The conference call took place after a summit in Albuquerque, N.M., titled “Violent Crime and Firearms Trafficking,” where the ATF and ICE signed a memorandum announcing a new joint effort to combat problems of drug smuggling and gun smuggling that affect both sides of the border.
“This morning, the Department of Justice (DOJ) and Homeland Security (DHS) took another step forward in our combine efforts towards a more efficient and effective law enforcement approach to the challenges we face from the Mexican cartels,” Ogden, the number two man at the Justice Department, said.
Ogden said the agreement means that ICE and the Justice Department will share “critical intelligence” on investigations.
“One of the other elements . . . is the creation of an inter-agency working group at the highest level of ATF and ICE that will be working with our respective agents in the field to make sure we continue to coordinate and cooperate out there and to share intelligence and investigative information,” said Ogden.

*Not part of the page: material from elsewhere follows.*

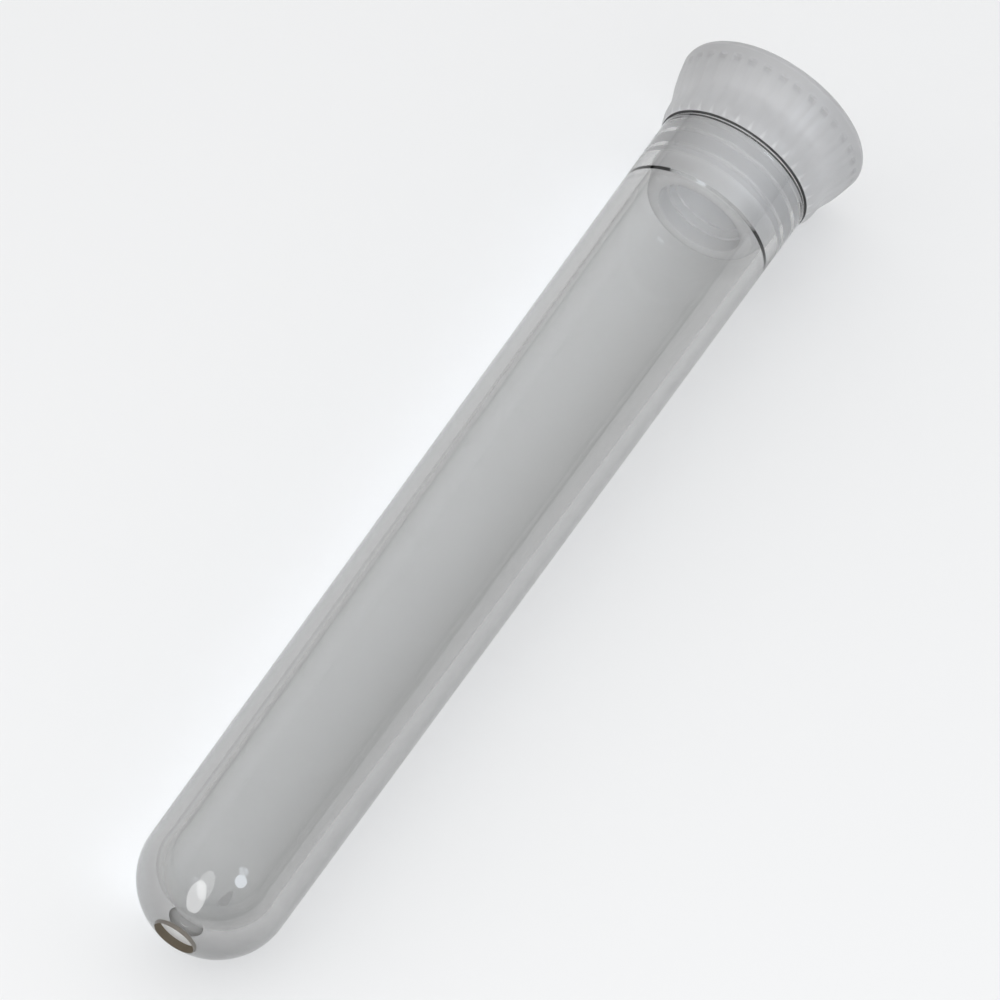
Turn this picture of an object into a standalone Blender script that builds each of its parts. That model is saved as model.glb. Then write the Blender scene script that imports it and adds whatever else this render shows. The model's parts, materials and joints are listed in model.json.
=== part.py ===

Morton said the agreement sends an “unambiguous and clear message” to drug cartels and “should also go out to those individuals who are trafficking illegally in guns.”
“We are now working more closely than ever with respect to these investigations and we are going to be more effective, I think, with respect to ferreting out the gun traffickers and prosecuting them with association to the U.S. attorneys,” he added.
As for when the American people can expect to see results, the ATF’s Melson said that currently it is hard to tell, but how success will be measured will depend on the “investigative techniques” that are put into place.
“The issue of metrics is a very important one and a lot of that will depend on the investigative techniques that we employ. We’ll be using a number of metrics -- the number of guns seized, the number of guns that are traced, (and) the number of prosecutions,” he said.
Melson said that Mexican authorities are submitting an increasing number of guns to U.S. authorities asking them to trace the weapons, and ATF plans to improve its e-Trace gun tracing system.
“With respect to e-Trace, Mexico submitted 7,500 trace requests to ATF to help determine the origin of those weapons and we expect that with Spanish e-Trace coming out in December of this year . . . those e-Traces will increase,” said Melson. 
Stopping the tide of illegal weapons across the U.S. Mexican broder is a top priority, Ogden said. 

"We are very focused on enforcing the laws on the books against illegal gun trafficking and this agreement is a critical step in doing that as effectively as we possibly can,” Ogden said.
A June 18 Government Accountability Office (GAO) report on illegal gun trafficking recommended that the DOJ work more closely with DHS in sharing information and duplicating efforts.
However, the panel of DOJ and DHS officials said they were considering joining forces before the GAO released its report.
Melson pointed out the new agreement between ATF an ICE should not indicate that the two agencies have not worked together before, but it should rather shed light on a new approach of how to combat the Mexican drug cartel induced violence.
“We are not indicating that we have not been partners before, but all over the United States ICE and ATF agents and field officers are working very closely together to combat the flow of guns down south and gun trafficking in the United States in general,” he said.